Should I wear a face mask?

Should I wear a face mask?

Guidance against wearing masks for the coronavirus is wrong – you should cover your face.

If you can successfully block access to your nose, throat, and eyes, you will avoid infection by the coronavirus, flu, and any of several hundred other respiratory viruses.

Since the beginning of the COVID-19 outbreak, public health authorities have advised us that masks are not necessary and should not be used by the general public for protection against the rapidly spreading virus.

There are compelling scientific reasons for this:

Masks work. There is widespread evidence from the field of occupational health, the SARS epidemic, and other outbreaks that wearing masks protects us from germs and interrupts the transmission of disease from sick to healthy people.

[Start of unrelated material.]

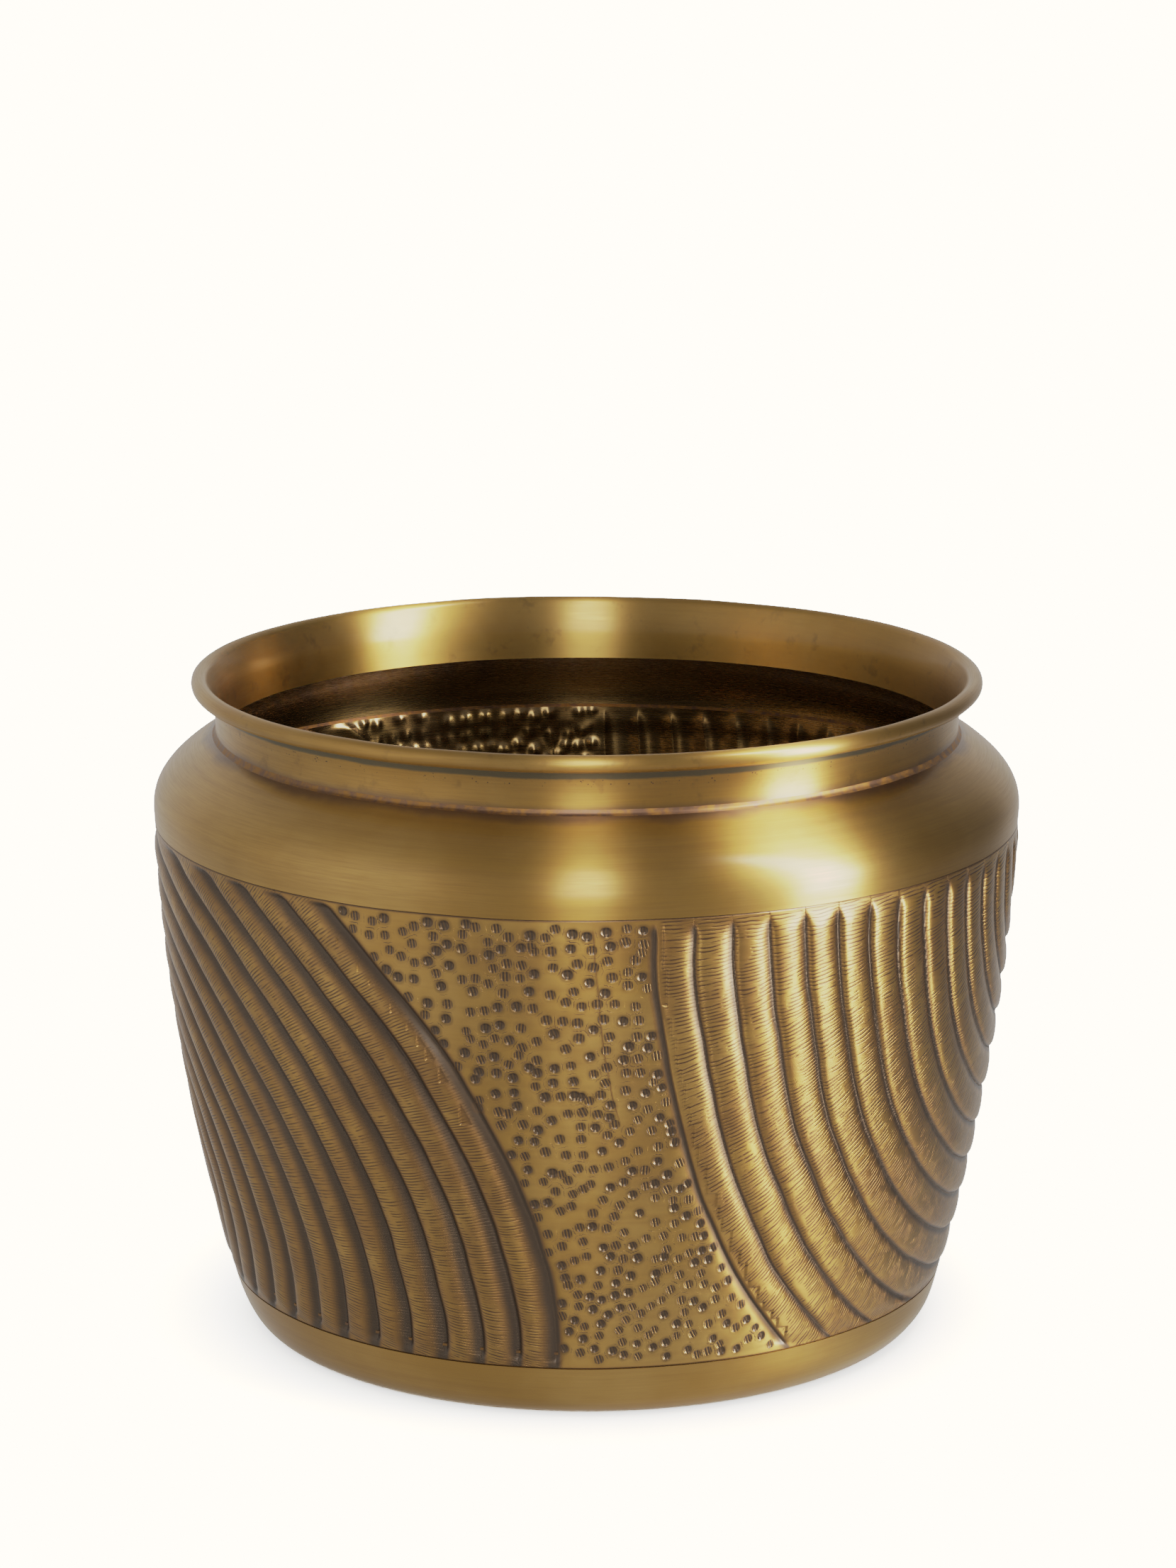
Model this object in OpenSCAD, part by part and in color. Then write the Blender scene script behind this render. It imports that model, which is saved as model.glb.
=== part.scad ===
// Brass planter pot: a wide sheet-brass jardiniere with a chased wall,
// a rounded shoulder and a short collar whose lip is rolled over a wire.
//
// Every part is one spun ring about the Z axis. The pot stands on z = 0,
// the origin is the centre of its foot, and all sizes are in millimetres.
//
// The dish stands up inside the wall and the wall inside the shoulder, by
// about 5 mm each, and a fillet of braze closes each lap on the inside. The
// collar drops through the mouth of the shoulder and is brazed outside.

/* [Body] */
// Widest diameter, just above the upper seam
pot_d = 300; // [296:1:310]
// Height from the foot to the top of the rolled lip
pot_h = 228.5; // [226:0.5:232]
// Thickness of the brass sheet
sheet = 1; // [0.8:0.1:1.2]

/* [Base dish] */
// Diameter of the flat foot
foot_d = 227.5; // [210:0.5:232]
// Diameter where the dish meets the wall
base_seam_d = 250.8; // [244:0.2:256]
// Height of the seam between the dish and the wall
base_seam_z = 18.5; // [16:0.5:24]
// Fullness of the heel curve, from a flat chamfer to a tight corner
heel_fullness = 0.66; // [0.4:0.02:0.8]

/* [Wall] */
// How far the wall bows out past a straight line between its seams
wall_bow = 4.3; // [0:0.1:8]
// Height of the seam between the wall and the shoulder
top_seam_z = 178; // [170:0.5:182]
// Width of the line cut along each seam
line_w = 0.6; // [0.3:0.1:1]
// Depth of the line cut along each seam
line_depth = 0.4; // [0.2:0.05:0.6]

/* [Shoulder] */
// Slope of the shoulder where it meets the collar, in degrees
shoulder_slope = 30; // [24:1:36]
// Length of the nearly straight run above the upper seam
shoulder_rise = 8; // [5:0.5:11]
// Length of the run that turns in towards the collar
shoulder_run = 27.8; // [22:0.2:32]

/* [Collar] */
// Outer diameter of the collar where it passes through the shoulder
collar_d = 256.8; // [252:0.2:258]
// Height of the crease between the shoulder and the collar
crease_z = 207.6; // [204:0.2:209]
// How far the collar hangs below the crease, inside the pot
skirt_drop = 1.5; // [1.3:0.1:6]

/* [Rolled lip] */
// Diameter of the wire inside the lip
wire_d = 3.7; // [3:0.1:4.5]
// Diameter of the ring that the wire forms, along its centre
lip_ring_d = 267.2; // [266:0.2:270]

/* [Braze] */
// Leg length of the braze fillet in the crease outside
neck_fillet = 1.3; // [0.8:0.1:2]
// Leg length of the braze fillets at the laps inside
lap_fillet = 0.95; // [0.6:0.05:0.95]

/* [Hidden] */
$fn = 180;

brass = "#a98a4d";
worn_brass = "#8f7343";
bright_brass = "#c2a561";
wire_brass = "#b08d48";
braze_metal = "#a9745a";

// Number of straight steps that draw each curve of the profile
heel_steps = 14;
wall_steps = 32;
shoulder_steps = 24;
collar_steps = 12;
roll_step = 10;
// Each lap is this many steps of its curve, about 5 mm in all: the dish's
// follows the wall, and the wall's follows the shoulder
base_lap_steps = 1;
top_lap_steps = 5;

// Gap between the wire and the sheet rolled round it
wire_gap = 0.05;
// The lip's sheet turns round the wire between these two directions
roll_from = 155;
roll_to = -125;
// Radius of the lip along the middle of its sheet
roll_r = wire_d / 2 + wire_gap + sheet / 2;
lip_ring = [lip_ring_d / 2, pot_h - sheet - wire_gap - wire_d / 2];

// The seam sits this far inside the widest diameter
seam_inset = 0.25;
foot_edge = [foot_d / 2, 0];
base_seam = [base_seam_d / 2, base_seam_z];
top_seam = [pot_d / 2 - seam_inset, top_seam_z];
crease = [collar_d / 2, crease_z];

// ---- Vectors in the (radius, height) plane --------------------------------

function unit(v) = v / norm(v);
// Quarter turn clockwise: the outward side of a path that climbs
function outward(v) = [v[1], -v[0]];
function polar(a) = [cos(a), sin(a)];
function reversed(v) = [for (i = [len(v) - 1 : -1 : 0]) v[i]];

// ---- Curves: each sample is [point, unit direction of travel] --------------

function cubic_point(p, t) =
    pow(1 - t, 3) * p[0] + 3 * pow(1 - t, 2) * t * p[1]
    + 3 * (1 - t) * t * t * p[2] + pow(t, 3) * p[3];
function cubic_travel(p, t) =
    unit(pow(1 - t, 2) * (p[1] - p[0]) + 2 * (1 - t) * t * (p[2] - p[1])
    + t * t * (p[3] - p[2]));
function cubic(p, steps) =
    [for (i = [0 : steps]) [cubic_point(p, i / steps), cubic_travel(p, i / steps)]];

// A sheet lies along a path. The skin is its samples moved sideways.
function skin(path, side) = [for (s = path) s[0] + side * outward(s[1])];

// The wall's control point bows it out evenly between the two seams
wall_control = (base_seam + top_seam) / 2
    + 2 * wall_bow * unit(outward(top_seam - base_seam));
wall_start = unit(wall_control - base_seam);
wall_end = unit(top_seam - wall_control);
wall_path = cubic([
    base_seam,
    base_seam + 2 / 3 * (wall_control - base_seam),
    top_seam + 2 / 3 * (wall_control - top_seam),
    top_seam
], wall_steps);

// The heel leaves the foot flat and joins the wall without a kink, so its
// handles point at the corner where the floor and the wall would meet
heel_corner = base_seam - wall_start * base_seam_z / wall_start[1];
heel_path = cubic([
    foot_edge,
    foot_edge + heel_fullness * (heel_corner - foot_edge),
    base_seam + heel_fullness * (heel_corner - base_seam),
    base_seam
], heel_steps);

shoulder_path = cubic([
    top_seam,
    top_seam + shoulder_rise * wall_end,
    crease + shoulder_run * polar(-shoulder_slope),
    crease
], shoulder_steps);

// The collar is drawn along the middle of its sheet: a straight stretch up
// through the mouth, a slight flare, then the rolled lip
collar_mid_r = collar_d / 2 - sheet / 2;
straight_rise = 1.8;
skirt_path = [[[collar_mid_r, crease_z - skirt_drop], [0, 1]]];
roll_start = lip_ring + roll_r * polar(roll_from);
flare_path = cubic([
    [collar_mid_r, crease_z + straight_rise],
    [collar_mid_r, crease_z + straight_rise + 8],
    roll_start - 6 * polar(roll_from - 90),
    roll_start
], collar_steps);
roll_path = [
    for (a = [roll_from - roll_step : -roll_step : roll_to])
        [lip_ring + roll_r * polar(a), polar(a - 90)]
];

// ---- Sub-parts --------------------------------------------------------------

module ring(outline) {
    rotate_extrude() polygon(outline);
}

// Floor and heel in one spun dish. Past the seam its edge is stepped in by
// the thickness of the sheet, and stands up inside the wall.
module base_dish() {
    lap = [for (i = [0 : base_lap_steps]) wall_path[i]];
    heel_inside = [for (i = [0 : heel_steps - 1]) heel_path[i]];
    color(brass) ring(concat(
        [[0, 0]],
        skin(heel_path, 0),
        skin(lap, -sheet),
        reversed(skin(lap, -2 * sheet)),
        reversed(skin(heel_inside, -sheet)),
        [[0, sheet]]
    ));
}

// The chased band between the two seams. Its outer edges are cut back to
// leave the fine dark lines that border the pattern. Past the upper seam it
// is stepped in, and stands up inside the shoulder.
module chased_wall() {
    first = wall_path[0];
    last = wall_path[wall_steps];
    between = [for (i = [1 : wall_steps - 1]) wall_path[i]];
    below_step = [for (i = [0 : wall_steps - 1]) wall_path[i]];
    lap = [for (i = [0 : top_lap_steps]) shoulder_path[i]];
    color(worn_brass) ring(concat(
        [first[0] - line_depth * outward(first[1]), first[0] + line_w * first[1]],
        skin(between, 0),
        [last[0] - line_w * last[1], last[0] - line_depth * outward(last[1])],
        skin(lap, -sheet),
        reversed(skin(lap, -2 * sheet)),
        reversed(skin(below_step, -sheet))
    ));
}

// Rounded shoulder from the upper seam in to the mouth.
module shoulder_ring() {
    shoulder_inside = [for (i = [0 : shoulder_steps - 1]) shoulder_path[i]];
    color(brass) ring(concat(
        skin(shoulder_path, 0),
        [crease - [0, sheet / cos(shoulder_slope)]],
        reversed(skin(shoulder_inside, -sheet))
    ));
}

module neck_collar() {
    path = concat(skirt_path, flare_path, roll_path);
    color(bright_brass) ring(concat(
        skin(path, sheet / 2),
        reversed(skin(path, -sheet / 2))
    ));
}

module rim_wire() {
    color(wire_brass) rotate_extrude() translate(lip_ring) circle(d = wire_d);
}

// A lap fillet sits on the edge of a lap, where the path's sample lies, in
// the corner against the sheet outside it.
module lap_braze(path, sample) {
    corner = skin([path[sample]], -sheet)[0];
    lap_edge = skin([path[sample]], -2 * sheet)[0];
    along = unit(skin([path[sample + 1]], -sheet)[0] - corner);
    color(braze_metal) ring([corner, corner + lap_fillet * along, lap_edge]);
}

module base_braze() {
    lap_braze(wall_path, base_lap_steps);
}

module shoulder_braze() {
    lap_braze(shoulder_path, top_lap_steps);
}

// Fillet in the crease outside, between the collar and the shoulder.
module neck_braze() {
    shoulder_side = unit(shoulder_path[shoulder_steps - 1][0] - crease);
    hollow = 0.35 * neck_fillet;
    color(braze_metal) ring([
        crease,
        crease + neck_fillet * shoulder_side,
        crease + hollow * (shoulder_side + [0, 1]),
        crease + [0, neck_fillet]
    ]);
}

base_dish();
chased_wall();
shoulder_ring();
neck_collar();
rim_wire();
base_braze();
shoulder_braze();
neck_braze();
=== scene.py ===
import math

import bmesh
import bpy
import numpy as np
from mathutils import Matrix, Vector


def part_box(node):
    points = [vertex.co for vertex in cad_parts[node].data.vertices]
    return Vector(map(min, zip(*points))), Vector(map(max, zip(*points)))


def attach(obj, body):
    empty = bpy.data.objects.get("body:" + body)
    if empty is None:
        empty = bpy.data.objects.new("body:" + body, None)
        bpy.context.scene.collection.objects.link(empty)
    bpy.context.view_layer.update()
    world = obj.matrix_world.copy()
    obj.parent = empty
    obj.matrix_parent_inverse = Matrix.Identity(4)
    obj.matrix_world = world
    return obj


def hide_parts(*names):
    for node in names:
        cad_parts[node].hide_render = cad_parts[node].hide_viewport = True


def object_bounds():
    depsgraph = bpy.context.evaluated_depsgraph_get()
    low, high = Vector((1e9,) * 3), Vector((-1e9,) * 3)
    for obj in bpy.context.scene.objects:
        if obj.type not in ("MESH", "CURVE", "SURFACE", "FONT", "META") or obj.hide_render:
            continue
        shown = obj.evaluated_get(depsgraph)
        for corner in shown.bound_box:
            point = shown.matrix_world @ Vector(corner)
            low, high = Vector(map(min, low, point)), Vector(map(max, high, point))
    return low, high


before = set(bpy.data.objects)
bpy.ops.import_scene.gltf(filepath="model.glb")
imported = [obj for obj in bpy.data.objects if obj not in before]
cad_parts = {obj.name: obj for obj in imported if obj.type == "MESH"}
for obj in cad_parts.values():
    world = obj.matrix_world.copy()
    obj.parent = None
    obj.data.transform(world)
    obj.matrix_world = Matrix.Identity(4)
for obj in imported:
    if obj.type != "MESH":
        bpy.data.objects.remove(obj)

# Looks of the brass planter pot.
#
# Every CAD node is a spun ring, so each one is rebuilt here as a fine mesh on the
# node's own outline, and the chased pattern is raised and sunk on the wall's mesh.
#
# The frame is in metres. The pattern is worked out in millimetres, on the wall rolled
# out flat: azimuth in degrees, 0 at the front (-Y) and growing to the right (+X), and
# height above the foot.

cad_low, cad_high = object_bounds()
MM = 0.001
TOTAL_HEIGHT = cad_high.z / MM

wall_low, wall_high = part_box("chased_wall")
LOWER_LINE = wall_low.z / MM
# The wall goes on past its upper line, in a lap that stands up inside the shoulder
UPPER_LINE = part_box("shoulder_ring")[0].z / MM
LAP_TOP = wall_high.z / MM
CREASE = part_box("shoulder_ring")[1].z / MM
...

Masks are the best way to enforce the “do not touch your face” mantra we are hearing about for COVID-19. The coronavirus, like all respiratory viruses, needs to enter mucous membranes in the nose, throat, and eyes to cause infection. If you can successfully block access to these critical entry points, you will avoid infection by the coronavirus, flu, and any of several hundred other respiratory viruses. Unfortunately, we humans are relatively unique among mammals in that we continuously touch our eyes, noses, and mouths for seemingly no reason every 2.5 minutes. This behavior is hard-wired and starts in utero. Let’s get real — we’re not going to be able to instantly stop doing something we’ve been doing our whole lives.

So what’s the answer? Cover your face with a mask. This will deny you access to your own face and make you conscious of how often you are tempted to touch your nose and mouth. 

Wearing masks is a powerful signal to others that these are not normal times, and that we all need to change our behaviors to stop a potentially devastating epidemic. Wearing a mask for the first time can be deeply uncomfortable, especially when others are not doing the same. We felt strange at first, but after a few days, we’ve become proud rather than embarrassed to wear a mask outside. If more people donned masks, it would become a social norm as well as a public health good. If we can stop handshaking to fight COVID-19, we can also end mask stigma.

Asian countries such as South Korea where there is little to no stigma around the wearing of face masks have seen far fewer cases and deaths from Coronoavirus when compared to the UK. Of course, there will be other factors that have contributed to this but the value of face masks should not be ignored. 

So what needs to be done here in the United Kingdom? Cover your face. Masks should be placed over the mouth and nose and removed carefully, without touching the outside surface.

We must also encourage others to cover their faces too. We need to change our perception that masks are only for sick people and that it’s weird or shameful to wear one. Instead, donning a mask needs to be seen as a responsible action to protect the wearer’s health and the health of those in close proximity to her. If our political leaders and cultural influencers put on masks, we could change our social attitudes and norms rapidly.

This will not be easy. Adding further instructions on top of everything we are being asked to do to stop COVID-19 could lead to overload and fatigue. However, handwashing, social distancing, and doing your best not to touch your face are not enough to stop the coronavirus. For the health of your neighbor and yourself, wear a mask.